欄目: 現代散文 / 發佈於: / 人氣:5.18K
大學回憶之百花深處西書廳

河大西門外,有條向北的小巷,因為學校本就算是坐落在郊區,小巷純粹的一派小小民間的氣象。那個時候西門外到處都是賣書的。舊書。新書哪有錢買阿,何況新書彷彿迎合時代在飛速發展,大多跑的趔趄。自然讀起來也就不穩當了,何況我這樣的人,戀舊有些到骨髓裏了。所謂“百花”指的就是那多的讓我這樣的人目不暇接的擺在地上的舊書了。斷然不是那句“取次花叢懶回顧”的百花了。
每到週末,西門外往往書鋪的滿地,路的兩邊,衚衕裏的兩邊,很有百花盛開的繁榮。去買舊書的人也多。雖不能説揮袖成雲,男男女女有時候被擁擠的儘量逃避也難免偶爾肌膚之親倒是真的。當然,去那裏的人都沒有在意這些,就是説女生沒有因為這大驚小怪,男生也沒有因為這覺得佔了極大的便宜,就如上山尋寶的人,如何會在意被荊棘留戀了衣服的尾巴。
那個時候我和二賓,業鵬三個人常常攢了一週的錢,大多是省吃儉用下來的飯錢,因為本來就不怎麼“用”,主要是“省吃”下來的。每人大概也能湊合出來那個十幾元錢。彷彿趕赴一個盛宴似的,來到西門外。什麼時候去那裏是很有學問的,如果去的早了,比如六七點,很多攤主還沒有擺開,如果去的晚了,比如下午,好書估計也大多被我們這樣愛舊書的人買去了,那個時候搜尋好書將會是一件更考驗我們耐心和眼力的事情了。最好是十點九點去。算是恰好,舊書的價位大多在兩三元之間,所以別小看我們的十幾元,只要是眼光好,能買到好幾個前賢的光芒羽毛還是一定的事情的。

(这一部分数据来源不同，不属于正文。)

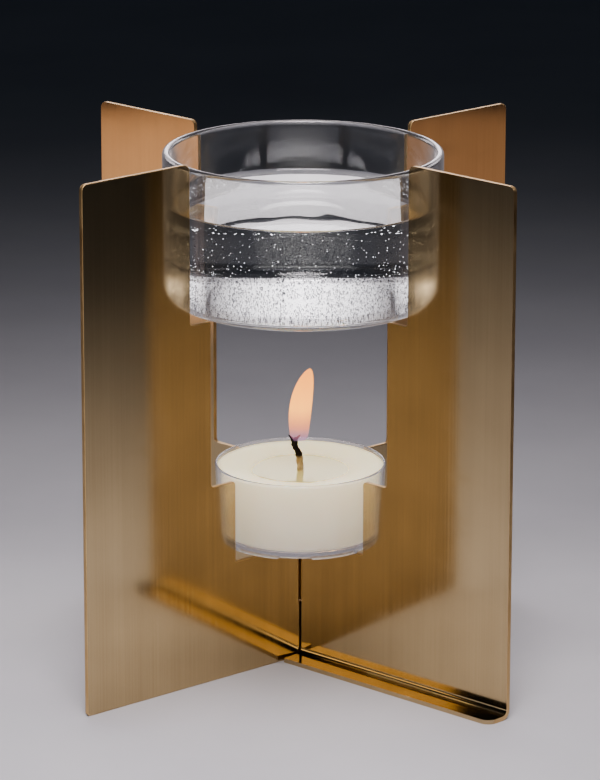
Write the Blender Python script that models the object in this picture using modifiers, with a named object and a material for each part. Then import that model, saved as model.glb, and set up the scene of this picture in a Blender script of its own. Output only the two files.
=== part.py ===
"""Tealight warmer: two slotted brass sheets that hold a glass bowl of water over a tealight.

Metres, +Z up. The origin is where the two sheets cross, on the surface that they stand on, and the
open front is towards -Y. Run with: blender --background --python part.py
"""

import math

import bmesh
import bpy
from mathutils import Matrix, Vector

MM = 0.001

# Driving dimensions, in metres.
SHEET = 1.0 * MM  # thickness of both brass sheets
FIN_ANGLE = math.radians(42.0)  # each sheet's angle from the X axis
FIN_REACH = 62.0 * MM  # from the crossing to a sheet's outer edge
SHEET_HEIGHT = 119.4 * MM
BOWL_NOTCH = 32.3 * MM  # half-width of the notch that takes the bowl
BOWL_LEDGE = 83.3 * MM  # height of the ledges under the bowl
WINDOW = 26.5 * MM  # half-width of the flame window
TAB_TOP = 45.3 * MM
POCKET = 19.5 * MM  # half-width of the pocket that takes the tealight
POCKET_FLOOR_A = 26.6 * MM  # sheet A's floor lies lower, so the tealight stands on sheet B's
POCKET_FLOOR_B = 28.2 * MM
CORNER = 1.4 * MM  # radius of the sheets' outer top corners
SMALL_CORNER = 0.8 * MM
BEND_RADIUS = 1.2 * MM  # inside radius of the bent foot
FOOT_REACH = 6.3 * MM  # from sheet B's middle plane to its foot's edge
FOOT_CORNER = 2.5 * MM

GAP = 0.3 * MM  # clearance wherever two pieces meet
LAP_HEIGHT = POCKET_FLOOR_A / 2  # where the two halving slots meet
SLOT = 1.75 * MM  # a slot's width: the other sheet, crossing 6 degrees off square, and its clearance

BOWL_RADIUS = 31.1 * MM
BOWL_HEIGHT = 34.1 * MM
BOWL_WALL = 1.9 * MM
BOWL_FLOOR = 1.9 * MM
BOWL_CORNER = 4.5 * MM  # outside radius between the bowl's wall and floor
BOWL_BASE = BOWL_LEDGE + GAP
BOWL_SHIFT = 0.5 * MM  # the bowl is loose in its notches, and stands this far to the right
WATER_DEPTH = 20.2 * MM

CUP_TOP_RADIUS = 19.2 * MM
CUP_FOOT_RADIUS = 18.4 * MM
CUP_HEIGHT = 17.5 * MM
CUP_WALL = 0.6 * MM
CUP_FLOOR = 0.9 * MM
CUP_BASE = POCKET_FLOOR_B + GAP
FOOT_RING = 0.5 * MM  # height of the toothed ring under the cup
FOOT_RING_WIDTH = 2.4 * MM
FOOT_NOTCH = 7.7 * MM  # width of the gaps between its teeth
FOOT_NOTCH_PAIRS = 3
NOTCH_SHORT = 0.02 * MM
FIRST_NOTCH_ANGLE = math.radians(87.0)

WAX_CRATER = 11.5 * MM  # radius of the melted pool
WAX_POOL_DROP = 1.6 * MM  # pool surface below the cup's rim
WAX_EDGE_DROP = 0.6 * MM  # wax edge below the cup's rim
WAX_SWELL = 0.2 * MM  # how far the set wax bulges between the pool and its edge
WICK_RADIUS = 0.75 * MM
WICK_BENDS = [(-0.3 * MM, 2.8 * MM), (-1.2 * MM, 5.0 * MM), (-1.3 * MM, 7.8 * MM)]  # (x, height over the pool)
SUSTAINER_RADIUS = 6.5 * MM
SUSTAINER_SHEET = 0.4 * MM
SUSTAINER_NECK = 4.0 * MM

STEPS_ROUND = 72
ARC_STEP = math.radians(15.0)
SHARP_ANGLE = math.radians(30.0)

PARTS_NAME = "tealight_warmer"
CUTTERS_NAME = "cutters"


def clear_scene():
    for obj in list(bpy.data.objects):
        bpy.data.objects.remove(obj, do_unlink=True)


def new_collection(name):
    collection = bpy.data.collections.new(name)
    bpy.context.scene.collection.children.link(collection)
    return collection


def new_material(name, color, roughness, metallic=0.0, transmission=0.0):
    material = bpy.data.materials.new(name)
    material.use_nodes = True
    shader = material.node_tree.nodes["Principled BSDF"]
    shader.inputs["Base Color"].default_value = (*color, 1.0)
    shader.inputs["Roughness"].default_value = roughness
    shader.inputs["Metallic"].default_value = metallic
    shader.inputs["Transmission Weight"].default_value = transmission
    material.diffuse_color = (*color, 1.0)
    return material


def arc(center, radius, start, end):
    """Points along an arc, its two ends among them."""
    steps = max(2, round(abs(end - start) / ARC_STEP))
    angles = [start + (end - start) * i / steps for i in range(steps + 1)]
    return [(center[0] + radius * math.cos(a), center[1] + radius * math.sin(a)) for a in angles]


def rounded(corners):
    """A closed outline from (x, y, radius) corners, each with a radius turned into an arc."""
    points = []
    for i, (x, y, radius) in enumerate(corners):
        here = Vector((x, y))
        if radius == 0:
            points.append((x, y))
            continue
        back = (Vector(corners[i - 1][:2]) - here).normalized()
        ahead = (Vector(corners[(i + 1) % len(corners)][:2]) - here).normalized()
        half = back.angle(ahead) / 2
        center = here + (back + ahead).normalized() * (radius / math.sin(half))
        first = here + back * (radius / math.tan(half)) - center
        last = here + ahead * (radius / math.tan(half)) - center
        start = math.atan2(first.y, first.x)
        sweep = math.remainder(math.atan2(last.y, last.x) - start, math.tau)
        points += arc(center, radius, start, start + sweep)
    return points


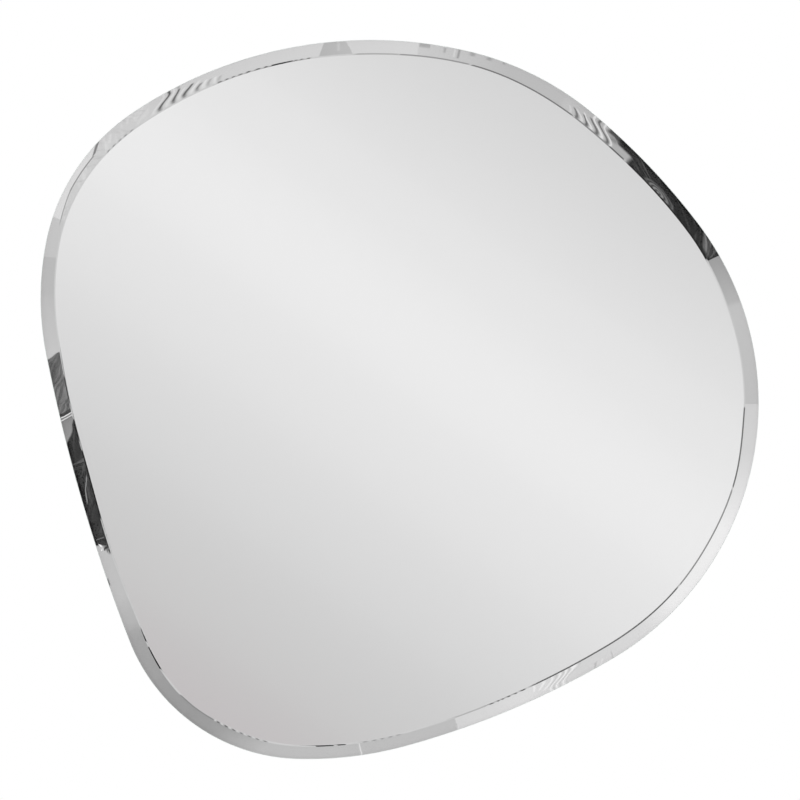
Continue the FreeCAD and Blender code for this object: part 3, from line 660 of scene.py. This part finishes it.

我有時候懷疑那些書大多是某個年代開封地區各大高校圖書館流傳出去的,或者是某些藏書者那裏遺失的,因為其中有很多好書,在現在一些書店也買不到。尤其是86年左右出版的,其中關於外國哲學譯著的幾乎本本精華。當時具體都買了些什麼,大多也記不住了,每個星期總要抱回來一摞子。彷彿是去收割似的。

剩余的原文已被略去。